“Yippee Ki-yay, motherfucker!”
John "Anastasia" McClane (born August 11, 1954) is a blue-collar NYPD cop who single-handedly ended terrorist threats on not one, not two, not three, but 4.0 separate occasions. He gained fame and plaudits for his exploits, but found that the hero status bestowed upon him by the media led to family problems and a breakdown in relations with his wife Holly Gennaro (formerly Holly Gennaro McClane), daughter Lucy McClane and son John "John Jr." McClane Jr. Although he was offered positions in defense, police hierarchy and even the Pentagon – as well as lucrative media opportunities – McClane found his true calling to be the NYPD, choosing to work his way up to the rank of Detective, where he continues to provide faithful service to the citizens of New York City. Colleagues describe him as playful but tough, with a dry sense of humour.
As well as gaining him worldwide fame, which he mostly shunned, McClane's exploits were used as the basis for the popular Die Hard movie franchise. Detractors have pointed out that the on-screen McClane, played consecutively by Bruce Willis, is an implausible characterisation, as he does not appear as badass as he is in real life.
Film adaptation[edit | edit source]
The Die Hard movie franchise was hugely successful and made a small fortune for McClane, which he largely spent on white vests. Although the films enjoyed immense popularity, some have criticised McClane's on-screen portrayal, because he did not wipe his ass very often.
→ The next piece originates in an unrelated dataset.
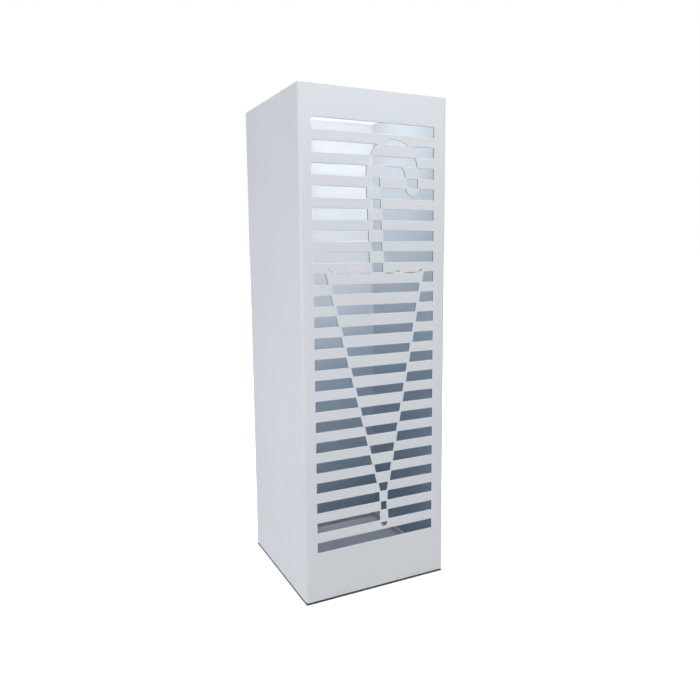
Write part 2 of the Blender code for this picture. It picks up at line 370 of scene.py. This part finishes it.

For example, McClane's doctors revealed that in the events covered by the Documentary, he did not kill cyber-terrorist Thomas Gabriel by shooting himself through the shoulder, but through the heart. The film's producers stated in a press conference that this was "too unbelievable" to be accepted by the mainstream cinema audience, and doctors to this day are astounded that he managed to survive the trauma. X-Rays showed that the bullet had passed directly through the centre of the heart, but, like most bullets fired at McClane, appeared not to cause him any permanent damage. When asked for comment, a senior consultant said "We don't understand it. It seems he is literally too awesome to kill." A photograph from the time shows McClane sitting in the back of an ambulance, wrapped in a blanket, with no visible signs of medical assistance apart from a blood-spotted bandage over his chest. "He seemed more concerned about some nerd trying to jump his daughter," one impressed Paramedic remarked.
Others have pointed out that McClane's trademark dry wit had been toned down in the screen version. When questioned on the decision to dumb-down McClane's dialogue, the film's writers admitted that "much of it was just too sophisticated for an American audience." However, commentators have applauded the inclusion of McClane's real-life catchphrase "Yippee Ki-yay motherfucker" which he famously suggested as his epitaph during the Gabriel incident.
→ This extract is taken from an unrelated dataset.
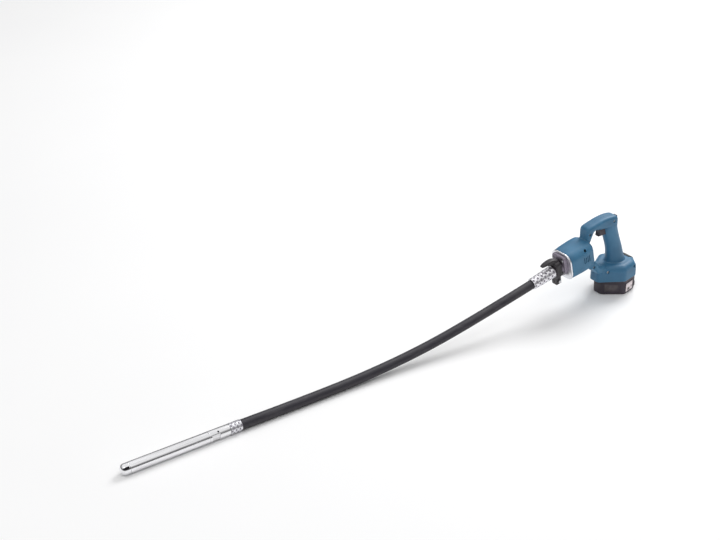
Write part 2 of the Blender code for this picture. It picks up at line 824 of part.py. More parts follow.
def build_casing():
    outer = casing_form("casing_outer", 0.0)
    hollow = place("casing_hollow", casing_form("casing_hollow", WALL), None)
    slot = block(
        "trigger_slot", (-50, -7.4, 156.1), (-27, 7.4, WINDOW_TOP - 0.6), collection=CUTTERS
    )
    button_hole = rod(
        "lock_button_hole", lock_button_at(20), lock_button_at(10), 4.0, segments=16
    )
    bumper_seat = block("bumper_seat", (-10.3, -6.3, 183.7), (5, 6.3, 197.3), collection=CUTTERS)
    foot_seat = foot_bumper_form("foot_bumper_seat", GAP, 5.0)
    bosses = []
    for side in (-1, 1):
        for x, z, half_width in CASING_SCREWS:
            bosses.append(((x, GAP * side, z), (x, (half_width - 0.5) * side, z), 4.2))
    boss_mesh = many_rods("screw_bosses", bosses, 8)
    counterbores = []
    pilots = []
    for x, z, half_width in CASING_SCREWS:
        counterbores.append(((x, -60, z), (x, -half_width + 3, z), 3.6))
        pilots.append(((x, -half_width, z), (x, half_width * 0.55, z), 1.9))
    counterbore_mesh = many_rods("screw_counterbores", counterbores, 12)
    pilot_mesh = many_rods("screw_pilots", pilots, 8)
    for name, low, high in (("housing_left", -GAP / 2, 120), ("housing_right", -120, GAP / 2)):
        half = place(name, outer.copy(), TEAL_PLASTIC)
        boolean(half, hollow)
        boolean(half, boss_mesh, "UNION")
        other_side = block(f"{name}_trim", (-300, low, -20), (120, high, 300), collection=CUTTERS)
        boolean(half, other_side)
        boolean(half, slot)
        boolean(half, bumper_seat)
        boolean(half, foot_seat)
        boolean(half, pilot_mesh)
        openings = counterbore_mesh if name == "housing_left" else button_hole
        boolean(half, openings)
    for i, (x, z, half_width) in enumerate(CASING_SCREWS):
        screw = rod(
            f"housing_screw_{i + 1}",
            (x, -half_width + 1, z),
            (x, half_width * 0.5, z),
            1.6,
            BRUSHED_STEEL,
            segments=12,
        )
        head = rod(
            f"housing_screw_head_{i + 1}",
            (x, -half_width + 0.4, z),
            (x, -half_width + 2.7, z),
            3.2,
            segments=16,
        )
        boolean(screw, head, "UNION")


# ---- the motor and its spindle ----


def arc_outline(inner, outer, middle, spread, steps=10):
    """The outline of a curved magnet, seen along the motor's axis."""
    angles = [middle - spread / 2 + spread * i / steps for i in range(steps + 1)]
    outside = [Vector((outer * cos(a), outer * sin(a))) for a in angles]
    inside = [Vector((inner * cos(a), inner * sin(a))) for a in reversed(angles)]
    return outside + inside


def fan_outline(blades, hub, reach):
    points = []
    for i in range(blades):
        start = 2 * pi * i / blades
        step = 2 * pi / blades
        for part, radius in ((0.0, hub), (0.28, reach), (0.52, reach), (0.62, hub)):
            angle = start + part * step
            points.append(Vector((radius * cos(angle), radius * sin(angle))))
    return points


def build_motor():
    inner = MOTOR_RADIUS - 2
    turned(
        "motor_can",
        [
            (inner, MOTOR_REAR),
            (MOTOR_RADIUS, MOTOR_REAR),
            (MOTOR_RADIUS, MOTOR_FRONT),
            (6.5, MOTOR_FRONT),
            (6.5, MOTOR_FRONT + 2),
            (inner, MOTOR_FRONT + 2),
        ],
        BRUSHED_STEEL,
        DRIVE_LINE,
        steps=32,
    )
    for name, middle in (("motor_magnet_left", -pi / 2), ("motor_magnet_right", pi / 2)):
        outline = arc_outline(17.0, inner - GAP, middle, radians(130))
        rings = [
            section(outline, on_drive_line(s), UPWARDS, SIDEWAYS)
            for s in (MOTOR_FRONT + 4, MOTOR_REAR - 11)
        ]
        loft(name, rings, FERRITE)
    bore = MOTOR_SHAFT + GAP
    ring("armature_core", 16.4, bore, MOTOR_FRONT + 6, MOTOR_REAR - 13, BRUSHED_STEEL, DRIVE_LINE, 28)
    ring("commutator", 8, bore, MOTOR_REAR - 10, MOTOR_REAR - 2, COPPER, DRIVE_LINE, 24)
    blades = [section(fan_outline(9, 9, 19), on_drive_line(s), UPWARDS, SIDEWAYS) for s in (5, 10)]
    fan = loft("cooling_fan", blades, DARK_PLASTIC)
    boolean(fan, rod("fan_bore", on_drive_line(0), on_drive_line(14), bore, segments=20))
    turned(
        "end_bell",
        [
            (0, BARREL_END - WALL - 2),
            (MOTOR_RADIUS, BARREL_END - WALL - 2),
            (MOTOR_RADIUS, MOTOR_REAR + GAP),
            (9.3, MOTOR_REAR + GAP),
            (9.3, BARREL_END - WALL - 4),
            (0, BARREL_END - WALL - 4),
        ],
        DARK_PLASTIC,
        DRIVE_LINE,
        steps=28,
    )
    ring("motor_bearing", 9, bore, MOTOR_REAR + 0.5, MOTOR_REAR + 6, BRUSHED_STEEL, DRIVE_LINE, 24)
    rod(
        "armature_shaft",
        on_drive_line(3),
        on_drive_line(MOTOR_REAR + 6.2),
        MOTOR_SHAFT,
        BRUSHED_STEEL,
        segments=20,
    )
    spindle = rod(
        "drive_spindle", on_drive_line(-38), on_drive_line(2.5), SPINDLE, BRUSHED_STEEL, segments=24
    )
    socket = block(
        "spindle_socket", (-1.8, -1.8, -42), (1.8, 1.8, -30), frame=DRIVE_LINE, collection=CUTTERS
    )
    boolean(spindle, socket)
    for name, side in (("carbon_brush_left", -1), ("carbon_brush_right", 1)):
        near, far = 8.4 * side, 16.0 * side
        block(
            name,
            (-3, min(near, far), MOTOR_REAR - 9),
            (3, max(near, far), MOTOR_REAR - 3),
            CARBON,
            DRIVE_LINE,
        )


# ---- the handle's switch gear ----


def lock_button_at(y):
    return Vector((LOCK_BUTTON_X, y, LOCK_BUTTON_Z))


def trigger_line(x):
    return Vector((x, 0, TRIGGER_HEIGHT))


def build_controls():
    switch = block("switch_block", (-21.5, -8, 153), (-9.5, 8, 176.5), DARK_PLASTIC)
    boolean(switch, rod("plunger_hole", trigger_line(-24), trigger_line(-8), 2.9, segments=16))
    shape = block("trigger", (-60, -7, 156.5), (-31, 7, WINDOW_TOP - 1), DARK_PLASTIC, bevel=2.5)
    dish_middle = trigger_line(-76.5)
    dish = rod(
        "trigger_dish", dish_middle - SIDEWAYS * 12, dish_middle + SIDEWAYS * 12, 18.5, segments=40
    )
    boolean(shape, dish)
    plunger = rod("trigger_plunger", trigger_line(-33), trigger_line(-16), 2.5, segments=16)
    boolean(shape, plunger, "UNION")
    button = rod(
        "lock_button", lock_button_at(12.6), lock_button_at(18.9), 3.7, DARK_PLASTIC, segments=16
    )
    collar = rod("lock_button_collar", lock_button_at(11.4), lock_button_at(12.9), 4.9, segments=16)
    boolean(button, collar, "UNION")
    block("rear_bumper", (-10, -6, 184), (-2.5, 6, 197), DARK_PLASTIC, bevel=1.5)
    foot_bumper_form("foot_bumper").data.materials.append(BLACK_RUBBER)
    block("terminal_block", (-11, -8.5, 88.6), (14, 8.5, 99), DARK_PLASTIC)


# ---- the battery ----


def side_of_battery(x):
    """How far the battery's long side stands from the middle plane."""
    (x0, y0), (x1, y1) = BATTERY_CORNERS[1], BATTERY_CORNERS[2]
    return y0 + (y1 - y0) * (x - x0) / (x1 - x0)


def build_battery():
    levels = [(0, 0.94), (1.2, 0.962), (6, 0.972), (BATTERY_HEIGHT, 0.982)]
    case = loft(
        "battery_case",
        [plan(BATTERY_CORNERS, size, z, PLAN_RADII) for z, size in levels],
        DARK_PLASTIC,
    )
    tray_levels = (2.5, BATTERY_HEIGHT + 5)
    tray = loft("battery_tray", [plan(BATTERY_CORNERS, 0.91, z, PLAN_RADII) for z in tray_levels])
    boolean(case, tray)
    lid_levels = [(31, 0.9), (56, 0.88), (58.5, 0.84)]
    lid = loft(
        "battery_cover",
        [plan(BATTERY_CORNERS, size, z, PLAN_RADII) for z, size in lid_levels],
        DARK_PLASTIC,
    )
    stem = [
        section(rectangle(15 - taper, 11 - taper, 4, 3), Vector((2, 0, z)), Vector((1, 0, 0)), SIDEWAYS)
        for z, taper in ((54, 0), (STEM_TOP - 1, 0.4), (STEM_TOP, 1.2))
    ]
    boolean(lid, loft("battery_stem", stem), "UNION")
    under = loft("cover_hollow", [plan(BATTERY_CORNERS, 0.84, z, PLAN_RADII) for z in (25, 55)])
    boolean(lid, under)
    build_cells()
    for name, x in (("battery_terminal_plus", 8), ("battery_terminal_minus", -4)):
        low = (x - 3, -5, STEM_TOP + GAP)
        high = (x + 3, 5, STEM_TOP + 1.7)
        block(name, low, high, COPPER)
    for name, side in (("release_button_left", -1), ("release_button_right", 1)):
        hole = button_form(f"{name}_hole", side, 0.5, 31.5, 6.0)
        boolean(case, hole)
        button_form(name, side, 0.0, 34.5, 1.4).data.materials.append(DARK_PLASTIC)
    build_label()


def build_cells():
    """Twelve round cells under one plate, with all their ends joined to it."""
    columns = [-19.5, -2.2, 15.2, 32.6]
    places = [(x, y) for x in columns for y in (-8.7, 8.7)]
    places += [(x, y) for x in columns[1:3] for y in (-26.0, 26.0)]
    plate_outlines = [plan(BATTERY_CORNERS, 0.8, z, PLAN_RADII) for z in (47.5, 50)]
    plate = loft("cell_pack", plate_outlines, CELL_SLEEVE)
    bars = [((x, y, 5), (x, y, 48), CELL_RADIUS) for x, y in places]
    boolean(plate, many_rods("cells", bars, segments=12), "UNION")


def button_form(name, side, grow, inner, stand):
    """A rounded block that follows the battery's side wall and stands proud of it."""
    outline = rectangle(4 + grow, 7 + grow, 2.5, 3)
    inside = []
    outside = []
    for point in outline:
        x = BUTTON_X + point.x
        inside.append(Vector((x, inner * side, 16.5 + point.y)))
        outside.append(Vector((x, (side_of_battery(x) + stand) * side, 16.5 + point.y)))
    return loft(name, [inside, outside])


def build_label():
    """A blank film on the side of the battery."""
    outline = rectangle(14, 10.3, 2, 3)
    rings = []
    for lift in (0.1, 0.6):
        points = []
        for point in outline:
            x = LABEL_X + point.x
            points.append(Vector((x, -side_of_battery(x) - lift, 17 + point.y)))
        rings.append(points)
    loft("battery_label", rings, LABEL_FILM)


build_head()
build_hose()
build_nose()
build_casing()
build_motor()
build_controls()
build_battery()
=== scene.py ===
# %% [markdown]
# # A cordless concrete vibrator
# A poker vibrator shakes wet concrete so that it settles round the steel. This one has a D-handled
# power unit that stands on its battery, a stiff rubber hose with a spinning core, and a slim steel
# head that is pushed into the concrete. The solid model gives every size and every moving body.
# Here each surface gets its fine shape and its finish, and rides on the body that moves it.

# %% The solid model, loaded as a fixed frame
import json
import math
from math import cos, pi, radians, sin

import bmesh
import bpy
from mathutils import Matrix, Vector


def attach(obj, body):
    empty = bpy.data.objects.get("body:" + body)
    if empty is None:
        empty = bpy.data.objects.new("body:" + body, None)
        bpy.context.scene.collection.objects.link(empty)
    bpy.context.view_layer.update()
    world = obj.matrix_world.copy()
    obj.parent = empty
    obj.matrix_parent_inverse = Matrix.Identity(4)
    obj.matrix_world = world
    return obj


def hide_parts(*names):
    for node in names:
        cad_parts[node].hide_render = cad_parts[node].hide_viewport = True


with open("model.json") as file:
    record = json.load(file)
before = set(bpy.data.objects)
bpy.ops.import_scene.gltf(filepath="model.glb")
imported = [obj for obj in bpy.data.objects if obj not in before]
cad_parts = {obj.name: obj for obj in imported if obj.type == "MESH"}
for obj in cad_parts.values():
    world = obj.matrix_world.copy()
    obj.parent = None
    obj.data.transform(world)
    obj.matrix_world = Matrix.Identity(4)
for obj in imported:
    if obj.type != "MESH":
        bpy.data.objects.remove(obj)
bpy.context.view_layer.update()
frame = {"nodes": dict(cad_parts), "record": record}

# %% [markdown]
# ## The camera
# The camera comes first, because a cord may not spread outside what it sees. It stands a little to
# the left of the head, about thirty degrees up, with a long lens, so that the hose runs away from
# the viewer to the power unit and nothing is bent by perspective.

# %% The camera
def put_in_scene(name, data):
    thing = bpy.data.objects.new(name, data)
    bpy.context.scene.collection.objects.link(thing)
    return thing


camera = put_in_scene("camera", bpy.data.cameras.new("camera"))
camera.location = (-2.46419, -2.33786, 1.78850)
camera.rotation_euler = (radians(62.4822), 0.0, radians(-36.2161))
camera.data.lens = 78.2
camera.data.sensor_width = 36.0
camera.data.clip_end = 60.0
bpy.context.scene.camera = camera
print("camera lens", camera.data.lens, "mm")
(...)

Endorsements and advertising[edit | edit source]
McClane's well-publicised preference for white "wife-beater" vests led the washing powder manufacturer Daz to employ him for a long-running series of adverts broadcast in The British Isles and Thailand. The campaign depicts McClane gunfighting, before noticing his vest is stained with blood, gunpowder, dirt and Twinkies. Embarrassed and flustered by his stained vest, but doubtful that competitor's brands can really shift the stains, he is thrown a box of Daz washing powder by Samuel L. Jackson who runs a coin laundry in a run-down black neighbourhood. He goes on to explain how all these "hard-to-remove" stains are easily dealt with by Daz, pulling his dazzlingly white vest out of the washing machine and beaming at the camera. The punchline of the advertisement features Jackson shaking his head at so much whiteness whilst the washing machine explodes in the background.